How to Pray This Prayer

The Advent Prayer is most naturally prayed in the four weeks between late November and Christmas Eve, though its spirit of watchful longing is appropriate at any season when the soul feels the weight of waiting upon God. Begin by sitting quietly and allowing the silence to speak. Advent prayer is rooted in the experience of darkness preceding dawn — let the quiet of early morning or the stillness of night enhance this sense of expectancy. If praying with an Advent candle or wreath, light the appropriate candle or candles before beginning. Pray the prayer text slowly, letting each petition form itself fully in the mind before moving to the next. The opening cry — "Come, Lord Jesus, come" — is itself drawn from the final words of Scripture (Revelation 22:20). Pausing on these words alone can be a complete prayer. Allow each phrase drawn from the scripture references to open into reflection. What does it mean that Christ is "Wonderful Counsellor" in your present circumstances?

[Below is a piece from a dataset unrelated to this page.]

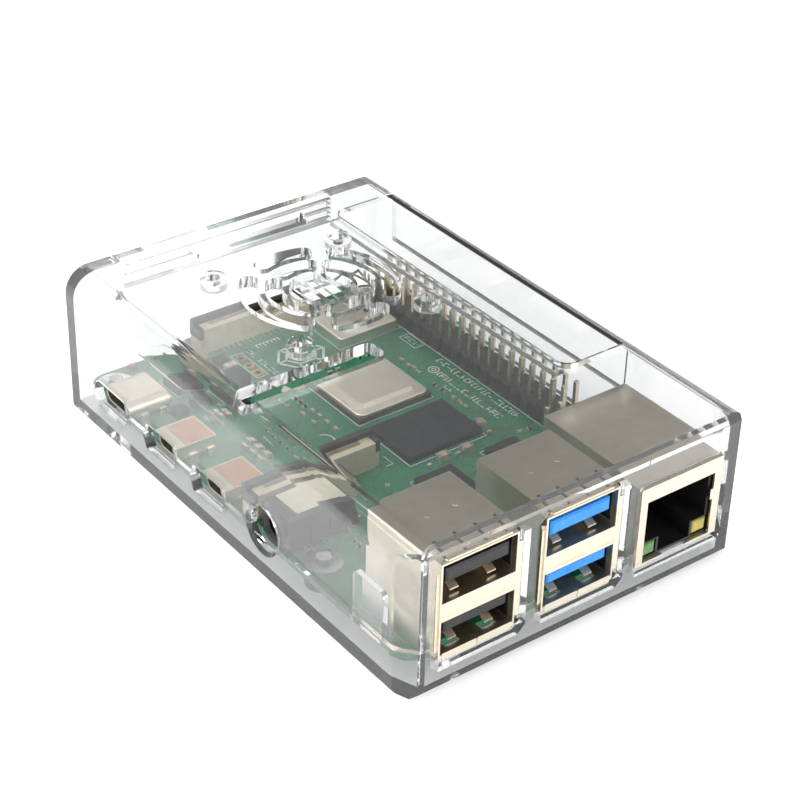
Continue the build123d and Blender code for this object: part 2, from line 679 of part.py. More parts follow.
def ribbon_latch(at):
    """The dark latch bar along one side of a ribbon cable socket, with an ear at each end."""
    x, y = at
    half = RIBBON_WIDTH / 2 - 0.1
    long = RIBBON_LENGTH / 2
    low = RIBBON_HEIGHT + LATCH_GAP
    bar = block(x - half, x - 0.5, y - long, y + long, low, low + 1.2)
    bar = chamfer(bar.edges().filter_by(Axis.Y).group_by(Axis.Z)[-1], 0.3)
    for side in (-1, 1):
        ear = sorted((y + side * (long - 0.9 + LATCH_GAP), y + side * long))
        bar += block(x - half, x + half, ear[0], ear[1], 2.6 + LATCH_GAP, low + 0.1)
    return bar


def ribbon_contacts(at, side):
    """Fifteen solder tails along one long side of the body."""
    x, y = at
    edge = x + side * RIBBON_WIDTH / 2
    run = sorted((edge, edge + side * 1.2))
    tails = [block(run[0], run[1], y + step - 0.18, y + step + 0.18, 0, 0.2) for step in range(-7, 8)]
    return group(tails)


# Small parts

INDUCTORS = ((16.3, 17.0, 4.0, 2.0), (16.8, 11.2, 3.0, 1.6), (17.2, 7.0, 2.4, 1.2))
POWER_CHIPS = ((10.4, 12.2, 5.0, 5.0), (9.8, 18.7, 2.6, 2.0), (20.6, 15.6, 2.2, 1.6), (61.0, 15.6, 2.4, 3.0))
LARGE_CAPS = ((22.4, 10.6, "x"), (22.4, 12.6, "x"), (31.6, 10.5, "y"), (33.8, 10.5, "y"), (36.0, 10.5, "y"),
              (48.5, 41.7, "x"), (52.6, 35.6, "y"), (60.6, 20.8, "x"), (66.0, 20.8, "x"), (69.6, 6.5, "y"),
              (69.6, 12.0, "y"), (69.6, 24.0, "y"), (69.6, 30.0, "y"), (7.9, 16.2, "y"), (12.3, 18.7, "y"),
              (52.3, 31.3, "y"))
SMALL_CAPS = ((50.8, 41.6, "y"), (52.6, 33.9, "y"), (52.6, 28.4, "y"), (39.8, 43.2, "x"), (41.3, 43.2, "x"),
              (20.9, 34.0, "y"), (20.9, 32.4, "y"), (22.2, 27.6, "y"), (22.2, 29.4, "y"), (30.0, 22.6, "x"),
              (32.0, 22.6, "x"), (34.0, 22.6, "x"), (36.4, 22.6, "x"), (30.0, 20.8, "x"), (33.0, 20.8, "x"),
              (19.0, 13.6, "x"), (12.4, 8.2, "x"), (9.8, 8.2, "x"), (64.6, 25.0, "y"), (64.6, 27.0, "y"),
              (64.6, 29.0, "y"), (53.4, 45.6, "y"), (64.4, 40.0, "y"), (64.4, 42.0, "y"), (41.6, 22.6, "y"),
              (41.6, 20.4, "y"), (39.6, 18.0, "x"), (37.4, 16.4, "x"), (26.0, 43.2, "x"), (28.0, 43.2, "x"))
RESISTORS = ((19.8, 39.2, "y"), (19.8, 41.0, "y"), (35.0, 43.2, "x"),
             (37.0, 43.2, "x"), (25.4, 22.4, "y"), (26.8, 22.4, "y"), (28.2, 22.4, "y"), (58.0, 33.4, "x"),
             (60.0, 33.4, "x"), (62.0, 33.4, "x"), (61.0, 36.0, "y"), (53.4, 47.6, "y"), (28.4, 17.0, "x"),
             (30.4, 17.0, "x"), (32.4, 17.0, "x"), (34.4, 17.0, "x"), (60.2, 9.6, "y"), (61.6, 9.6, "y"))
CRYSTALS = ((65.0, 36.4, 2.5, 2.0), (22.3, 23.2, 2.0, 1.6), (66.0, 33.6, 2.5, 2.0))
LARGE_CAP = (2.0, 1.25, 1.2)
SMALL_CAP = (1.0, 0.5, 0.5)
RESISTOR = (1.0, 0.5, 0.35)


def chip_part(place, size, part):
    """The middle or the two soldered ends of a small two-ended part."""
    x, y, along = place
    length, width, height = size
    end = length * 0.25
    half = length / 2
    if part == "middle":
        spans = ((-half + end, half - end, 0.02),)
    else:
        spans = ((-half, -half + end, 0), (half - end, half, 0))
    shapes = []
    for start, stop, seat in spans:
        if along == "x":
            shapes.append(block(x + start, x + stop, y - width / 2, y + width / 2, seat, height))
        else:
            shapes.append(block(x - width / 2, x + width / 2, y + start, y + stop, seat, height))
    return shapes


def chip_parts(kinds, part):
    """The same portion of every small part in several lists."""
    shapes = []
    for places, size in kinds:
        for place in places:
            shapes.extend(chip_part(place, size, part))
    return group(shapes)


def power_inductors():
    """Square moulded coils with rounded corners and a shallow step on top."""
    coils = []
    for x, y, side, height in INDUCTORS:
        half = side / 2
        coil = rounded_block(x - half, x + half, y - half, y + half, 0, height, side * 0.12)
        coil = chamfer(coil.edges().group_by(Axis.Z)[-1], 0.15)
        coils.append(coil)
    return group(coils)


def crystals():
    """Low metal cans with rounded corners."""
    cans = []
    for x, y, width, depth in CRYSTALS:
        cans.append(rounded_block(x - width / 2, x + width / 2, y - depth / 2, y + depth / 2, 0, 0.7, 0.3))
    return group(cans)


def microsd_socket():
    """The card socket under the board: a low metal tray with its mouth at the board's edge."""
    top = -BOARD_THICK
    body = block(0.2, 14.8, 21.8, 34.2, top - 1.5, top)
    return body - block(-1, 14.0, 22.4, 33.6, top - 1.2, top - 0.3)


def status_led(y):
    """One small status lamp near the card end."""
    return rounded_block(0.7, 1.5, y - 0.8, y + 0.8, 0, 0.6, 0.2)


CAP_KINDS = ((LARGE_CAPS, LARGE_CAP), (SMALL_CAPS, SMALL_CAP))
END_KINDS = CAP_KINDS + ((RESISTORS, RESISTOR),)

CASE_PARTS = {"case_base": case_base, "case_lid": case_lid, "gpio_cover": gpio_cover}

BOARD_PARTS = {
    "pcb": pcb,
    "soc_package": soc_package,
    "soc_lid": soc_lid,
    "ram_chip": ram_chip,
    "wifi_shield": wifi_shield,
    "gpio_header_base": lambda: header_base(PIN_COLUMNS, PIN_FIRST, pin_places()),
    "gpio_pins": lambda: pins(pin_places(), PIN_TOP),
    "poe_header_base": lambda: header_base(2, POE_FIRST, poe_places()),
    "poe_pins": lambda: pins(poe_places(), PIN_TOP),
    "solder_joints": solder_joints,
    "usb2_shell": lambda: usb_shell(USB_Y[0]),
    "usb2_insulator": lambda: usb_insulator(USB_Y[0]),
    "usb2_contacts": lambda: usb_contacts(USB_Y[0], False),
    "usb3_shell": lambda: usb_shell(USB_Y[1]),
    "usb3_insulator": lambda: usb_insulator(USB_Y[1]),
    "usb3_contacts": lambda: usb_contacts(USB_Y[1], True),
    "ethernet_shell": ethernet_shell,
    "ethernet_housing": ethernet_housing,
    "ethernet_contacts": ethernet_contacts,
    "ethernet_led_green": lambda: ethernet_led(-1),
    "ethernet_led_yellow": lambda: ethernet_led(1),
    "audio_jack_body": audio_jack_body,
    "audio_jack_contacts": audio_jack_contacts,
    "usb_c_shell": usb_c_shell,
    "usb_c_tongue": usb_c_tongue,
    "hdmi0_shell": lambda: video_shell(VIDEO_X[0]),
    "hdmi0_tongue": lambda: video_tongue(VIDEO_X[0]),
    "hdmi1_shell": lambda: video_shell(VIDEO_X[1]),
    "hdmi1_tongue": lambda: video_tongue(VIDEO_X[1]),
    "display_connector": lambda: ribbon_body(DISPLAY_AT),
    "display_contacts": lambda: ribbon_contacts(DISPLAY_AT, 1),
    "display_latch": lambda: ribbon_latch(DISPLAY_AT),
    "camera_connector": lambda: ribbon_body(CAMERA_AT),
    "camera_contacts": lambda: ribbon_contacts(CAMERA_AT, -1),
    "camera_latch": lambda: ribbon_latch(CAMERA_AT),
    "power_inductors": power_inductors,
    "power_chips": lambda: group([chip(x, y, w, d, 0.9, 0) for x, y, w, d in POWER_CHIPS]),
    "ethernet_chip": lambda: chip(57.4, 40.6, 6.0, 6.0, 0.9, 0),
    "usb_chip": lambda: chip(58.2, 27.4, 7.0, 7.0, 0.9, 0),
    "crystals": crystals,
    "capacitors": lambda: chip_parts(CAP_KINDS, "middle"),
    "resistors": lambda: chip_parts(((RESISTORS, RESISTOR),), "middle"),
    "soldered_ends": lambda: chip_parts(END_KINDS, "ends"),
    "microsd_socket": microsd_socket,
    "status_led_red": lambda: status_led(8.0),
    "status_led_green": lambda: status_led(11.4),
}


def finish(shape, name):
    """Move a part to the case's middle and write it."""
    middle = Pos(-(CASE_X[0] + CASE_X[1]) / 2, -(CASE_Y[0] + CASE_Y[1]) / 2, 0)
    export_step(middle * shape, "parts/" + name + ".step")


os.makedirs("parts", exist_ok=True)
for name, make in CASE_PARTS.items():
    finish(make(), name)
for name, make in BOARD_PARTS.items():
    finish(on_board(make()), name)
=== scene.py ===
import math
import random

import bmesh
import bpy
from mathutils import Matrix, Vector


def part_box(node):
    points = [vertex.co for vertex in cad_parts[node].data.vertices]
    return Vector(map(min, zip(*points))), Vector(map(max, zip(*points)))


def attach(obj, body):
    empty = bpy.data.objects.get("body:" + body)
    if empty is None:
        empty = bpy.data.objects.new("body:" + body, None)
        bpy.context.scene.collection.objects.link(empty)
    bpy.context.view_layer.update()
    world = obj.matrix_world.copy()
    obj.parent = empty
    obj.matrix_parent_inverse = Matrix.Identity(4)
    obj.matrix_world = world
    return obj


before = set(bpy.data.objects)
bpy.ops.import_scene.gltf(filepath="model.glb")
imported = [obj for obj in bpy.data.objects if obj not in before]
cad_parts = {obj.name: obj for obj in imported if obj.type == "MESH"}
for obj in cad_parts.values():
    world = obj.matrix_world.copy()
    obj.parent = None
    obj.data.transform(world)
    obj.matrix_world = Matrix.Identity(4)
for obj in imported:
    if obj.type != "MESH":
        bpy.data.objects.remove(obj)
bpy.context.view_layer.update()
random.seed(4)

MM = 0.001
BOARD_LOW, BOARD_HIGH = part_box("pcb")
SILK_HEIGHT = 0.03
TRACE_HEIGHT = 0.015
LABEL_HEIGHT = 0.05
MARKING_HEIGHT = 0.01

# Places on the board in millimetres from its corner at the card end, and heights above its top face
MOUNT_HOLES = ((3.5, 3.5), (61.5, 3.5), (3.5, 52.5), (61.5, 52.5))
PIN_PITCH = 2.54
PIN_COLUMNS = 20
PIN_FIRST = (8.37, 51.23)
SPARE_HOLES = ((10.3, 22.0), (12.85, 22.0), (15.45, 22.0))
PLATED_HOLE = 0.5
USB_CENTRES = (9.0, 27.0)
VIDEO_CENTRES = (26.0, 39.5)
VIDEO_TOP = 3.0
AUDIO_TOP = 6.0
RAM_TOP = 1.1
CHIP_TOP = 0.9
MARK = (15.1, 30.7)


def on_board(x, y, z=0.0):
    """A place on the board in metres, from millimetres along it and above its top face."""
    return Vector((BOARD_LOW.x + x * MM, BOARD_LOW.y + y * MM, BOARD_HIGH.z + z * MM))


# Camera, floor and light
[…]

Where in your life do you sit "in darkness and in the shadow of death," awaiting the dayspring? In family or household worship, the Advent Prayer pairs naturally with the lighting of the Advent wreath candles. Each Sunday of Advent traditionally carries its own theme — Hope, Peace, Joy, Love — and the prayer can be adapted to emphasize the theme of the week. For private devotion, consider reading one of the Advent O Antiphons alongside the prayer, working through all seven in the final week before Christmas. The titles of Christ contained in them — Wisdom, Lord of hosts, Root of Jesse, Key of David, Bright and Morning Star, King of the nations, Emmanuel — can expand the imagination of what it means to wait for Him. Close the prayer with a period of silent expectation. Advent prayer is not merely the offering of words but the posture of a waiting soul — the posture of Israel across centuries, of the Church across millennia, and of every believer who has said with longing: Come, Lord Jesus.